Sunday 28 February 2010

TFE's Monday Poem

Don't Talk To Me About Life...

Come home in darkness to an empty house
Take a moment to feed the cat
Stretch out and wait to change my mood
Wonder what the hell is the point

Come home in darkness to an empty cat
Take a moment to feed the mood
Stretch out and wait to change my point
Think that life can be shit

Come home in darkness to an empty mood
Take a moment to see the point
Stretch out and wait and change my shit
Switch on the TV and sigh

Come home in darkness to an empty point
Take a moment to feed this shit
Stretch out and wait to an elongated sigh
Feel a little better for a while

13 comments:

Totalfeckineejit said...

Quirky, different, I likes it!

Argent said...

I like the changing around of the ideas in each successive verse. I've got a couple of permanently empy cats here - so they they tell me.

Rachel Fox said...

You do monotony very well!
x

Moira said...

I really like it, all of the verses work for me.

Karen said...

...and then do it over and over and over! I like!

Batteson.Ind said...

I seriously like this lots!... and I know this feeling sooo well.. apart from the feeding cat thing.. i don't have a cat. You write with such an englishness! You're like a strange living incarnation of the british suburbs... hope you don't take that as a terrible thing, it's meant as a compliment :-) There is so much character, good, bad, weird, lost, etc.. just great!

Emerging Writer said...

That's great. I may have to steal the idea...a bit like Wendy Cope
I am a poet.
I am very find of bananas
I am bananas
I am very fond of a poet

NanU said...

ohmygosh, this is a very scary poem.
What happened to the cat?!
Please tell me the cat is ok.
You see, it is all too very effective!

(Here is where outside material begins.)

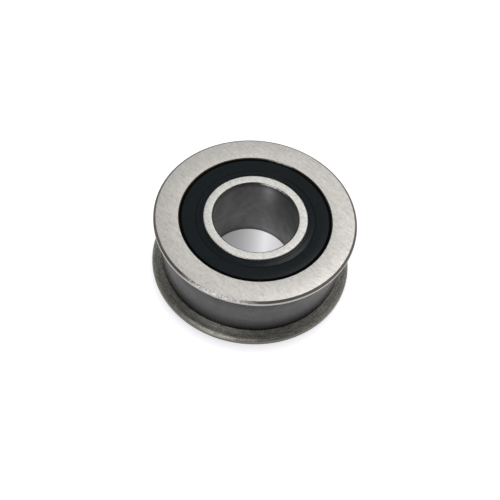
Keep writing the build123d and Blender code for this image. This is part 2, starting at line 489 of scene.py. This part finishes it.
def section_rows(tree, given):
    """Round the section's corners, and count its points."""
    line = add(tree, "GeometryNodeMeshToCurve", (given["Section"],))
    radius = add(tree, ATTRIBUTE, ("rounding",), data_type="FLOAT")
    inputs = {"Curve": line, "Radius": radius, "Limit Radius": True, "Count": given["Corner Steps"]}
    rounded = add(tree, "GeometryNodeFilletCurve", inputs, mode="POLY")
    count = add(tree, "GeometryNodeAttributeDomainSize", (rounded,), component="CURVE")
    return rounded, count.outputs["Point Count"]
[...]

Excellent work.

Kat Mortensen said...

I liked the inversions and I'm partial to the cat bits.

Tess Kincaid said...

Kinda like Ground Hog's Day.

Don't Feed The Pixies said...

all - thank you for visiting.

The idea just started out as what would happen if the words at the end of the sentence could almost fit anywhere else in the poem and developed along those lines. It ended up a bit grimmer, probably due to all those endless bus journeys, but i went for a hopeful ending

The cat is fine btw and much loved

Peter Goulding said...

Interesting idea and it works really well.

Titus said...

God, I'm stalking Peter about at the moment and he is saying everything I want to say.

I really loved this, it's quirky and yet bleak and yet funny and yet tragic and it just really worked for me!